2 Nisan 2015 Perşembe

Nisan gelmiş, hoş gelmiş...

Mart ayını oldum olası sevemedim, yaşadığım kötü şeyler genelde marta denk geliyor, belki de ben öyle koşullanmak gibi bir hata yaptım… sonuç; bu Mart’ta da pek yüz güldüren şeyler yaşanmadı. Ben hayatın stresini evlilik hazırlıklarından ibaret zannederken geçmiş yıllarda yaşanan hastalıklar kabusu çıkıp bi selam verdi ve “Ahhh Merve, sen takıl küçük detaylara hayatı ıskalayadur, şükrediyorum diye kendini avut… Ama asıl şükretmen gerekenleri atla ve gerçek mutluluğu yine unut!” dedi.

Silkelendim, fena silkelendim…

İnsan bu dünyada sevdikleriyle sınanmasın. Bazı şeylerden kaçmak mümkün değil ama biraz rahat olamayan bi tipseniz her şey size normalden katbekat daha zor. Günde en az 10 kez evi arayıp sevdiklerin hakkında minicik bi olumlu söz duymak bütün gününün iyi geçmesini sağlayabiliyor. Aksi de tam tersini… Bu sırada geçmişte sadece dilinde olan “Sağlık her şeyden önemli” lafının hakkını vermen gerektiğini aklına kazıyorsun. Her şey normal olduğunda takıldığın ve dünyanın en büyük sorunu olarak gördüğün minik dertleri görmeyip asıl sorunun dev taşlarına vuran güneş ışığına, deliler gibi şükrediyorsun. Asıl mutlu olman gereken zamanı kaçırıp zorluklarla savaşırken daha mutlu hissediyorsun.
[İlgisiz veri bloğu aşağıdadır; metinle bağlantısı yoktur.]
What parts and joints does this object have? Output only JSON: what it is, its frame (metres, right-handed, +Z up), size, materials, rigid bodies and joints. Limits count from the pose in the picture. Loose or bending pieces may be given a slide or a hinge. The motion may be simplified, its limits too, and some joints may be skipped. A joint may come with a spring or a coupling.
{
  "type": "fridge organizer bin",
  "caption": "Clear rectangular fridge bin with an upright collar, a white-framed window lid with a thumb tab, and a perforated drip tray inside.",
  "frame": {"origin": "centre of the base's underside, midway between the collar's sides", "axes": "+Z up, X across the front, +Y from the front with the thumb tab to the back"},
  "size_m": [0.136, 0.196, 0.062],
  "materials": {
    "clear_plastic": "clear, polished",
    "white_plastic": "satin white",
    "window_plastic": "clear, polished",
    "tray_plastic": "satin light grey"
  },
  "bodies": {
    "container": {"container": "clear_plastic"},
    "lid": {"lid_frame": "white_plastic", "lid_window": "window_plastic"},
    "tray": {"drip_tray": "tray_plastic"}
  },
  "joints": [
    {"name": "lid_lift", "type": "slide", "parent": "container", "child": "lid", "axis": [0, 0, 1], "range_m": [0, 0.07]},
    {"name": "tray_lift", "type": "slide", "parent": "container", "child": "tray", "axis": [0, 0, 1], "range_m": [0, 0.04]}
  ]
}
Ama bu insan yapısı… Etkisi geçince hissettiklerin de değişiyor. 
Unutmamak isterdim.

Kabus selam vere dursun, kendisine pek yüz vermeyince bi nebze geri çekilmiş gibi görünüyor. Çekip gitsem mi, kalıp savaşmaya devam mı etsem diye düşünüyor olabilir. Biz de bu sırada dert sandığımız güzelliklerle ilgili yol kat ediyoruz. Mobilya siparişleri, beyaz eşyalar, ev olaylarındaki gelişmeler, balayı planları şimdiden halloldu. Az zamana az iş kaldı… Şimdi tek dileğimiz iyi gelişmeler, mutlu haberler… O yüzden yüzümüzü yeni yeni parıldayan güneşe dönüyoruz. Aykut Oğut der ki; elinizdeki hortum siz nereye dönerseniz o yönü sular. Yabani otlara dönüp onları büyüteceğimize; mis kokulu kır çiçeklerine dönüyoruz. Bol bol dua edip, yaşadığımız güzelliklere “gerçek anlamda” düşünerek hissederek şükrediyoruz.
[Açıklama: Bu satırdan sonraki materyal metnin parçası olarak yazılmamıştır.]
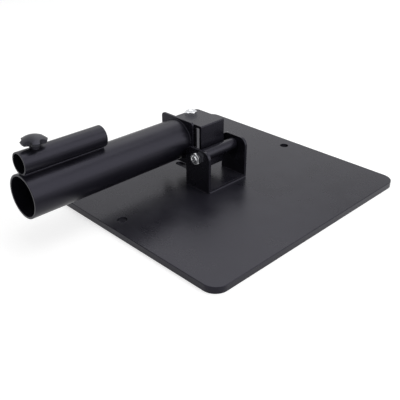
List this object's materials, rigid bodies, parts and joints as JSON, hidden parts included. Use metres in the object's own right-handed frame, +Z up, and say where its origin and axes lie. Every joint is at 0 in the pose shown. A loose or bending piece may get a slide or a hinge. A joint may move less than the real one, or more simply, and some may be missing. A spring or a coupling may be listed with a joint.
{
  "type": "barbell pivot attachment",
  "caption": "Square steel floor plate with a pitch and swivel pivot that carries a large and a small bar tube, with a lobed clamp knob on the small one.",
  "frame": {"origin": "centre of the base plate's underside", "axes": "+Z up; the bar tubes lie along -Y at rest; the pitch axis is along Y and the upper bracket opens towards -X"},
  "size_m": [0.4, 0.492, 0.1473],
  "materials": {
    "plate_paint": "satin dark powder coat",
    "frame_paint": "satin dark powder coat",
    "tube_paint": "semi-gloss dark powder coat",
    "weld_paint": "dark powder coat over a weld bead",
    "zinc": "bright zinc plate",
    "knob_plastic": "dark moulded plastic"
  },
  "bodies": {
    "base": {"base_plate": "plate_paint", "lower_bracket": "frame_paint", "lower_bracket_welds": "weld_paint", "pitch_bolt": "zinc", "pitch_nut": "zinc"},
    "yoke": {"upper_bracket": "frame_paint", "pitch_sleeve": "frame_paint", "pitch_sleeve_welds": "weld_paint", "swivel_bolt": "zinc", "swivel_nut": "zinc"},
    "arm": {"swivel_sleeve": "frame_paint", "swivel_rib": "frame_paint", "swivel_rib_welds": "weld_paint", "end_plate": "frame_paint", "large_bar_tube": "tube_paint", "large_tube_weld": "weld_paint", "small_bar_tube": "tube_paint", "small_tube_welds": "weld_paint", "clamp_boss": "frame_paint"},
    "clamp_tip": {"clamp_pad": "knob_plastic"},
    "clamp_grip": {"clamp_screw": "zinc", "clamp_knob": "knob_plastic"}
  },
  "joints": [
    {"name": "pitch", "type": "hinge", "parent": "base", "child": "yoke", "pos_m": [0.008, 0, 0.0605], "axis": [0, 1, 0], "range_deg": [-8, 120]},
    {"name": "swivel", "type": "hinge", "parent": "yoke", "child": "arm", "pos_m": [-0.047, 0, 0.0665], "axis": [0, 0, -1], "range_deg": [0, 180]},
    {"name": "clamp_feed", "type": "slide", "parent": "arm", "child": "clamp_tip", "axis": [0, 0, 1], "range_m": [-0.0012, 0.00501]},
    {"name": "clamp_turn", "type": "hinge", "parent": "clamp_tip", "child": "clamp_grip", "pos_m": [-0.047, -0.266, 0.13585], "axis": [0, 0, 1], "range_deg": [-345, 1440]}
  ],
  "couplings": [
    {"joint": "clamp_feed", "follows": "clamp_turn", "m_per_rad": 0.00019894}
  ]
}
Sabah kalktığımıza, yüzümüzü yıkayabildiğimize, kendimizi görebildiğimize, bi kedinin / köpeğin başını okşayabildiğimize…  Faso fiso değil gerçekten bunu yapmalıyız. Sabaha hastane odasında gözünü açanlar, kendini hiç görememiş ya da göremeyecek olanlar ve her biri diğeriyle yarışacak dertlerin olduğu bir dünyada yaşıyoruz. Yarın ne yaşayacağımızı bilmiyoruz ki… O yüzden küçük ama en büyük mutluluklardan “SAHİP OLDUKLARIMIZDAN” beslenelim, farkında olalım. İyiye döndürelim, hem yüzümüzü hem zihnimizi…


İşte bu yüzden;

3 yorum:

Related Posts Plugin for WordPress, Blogger...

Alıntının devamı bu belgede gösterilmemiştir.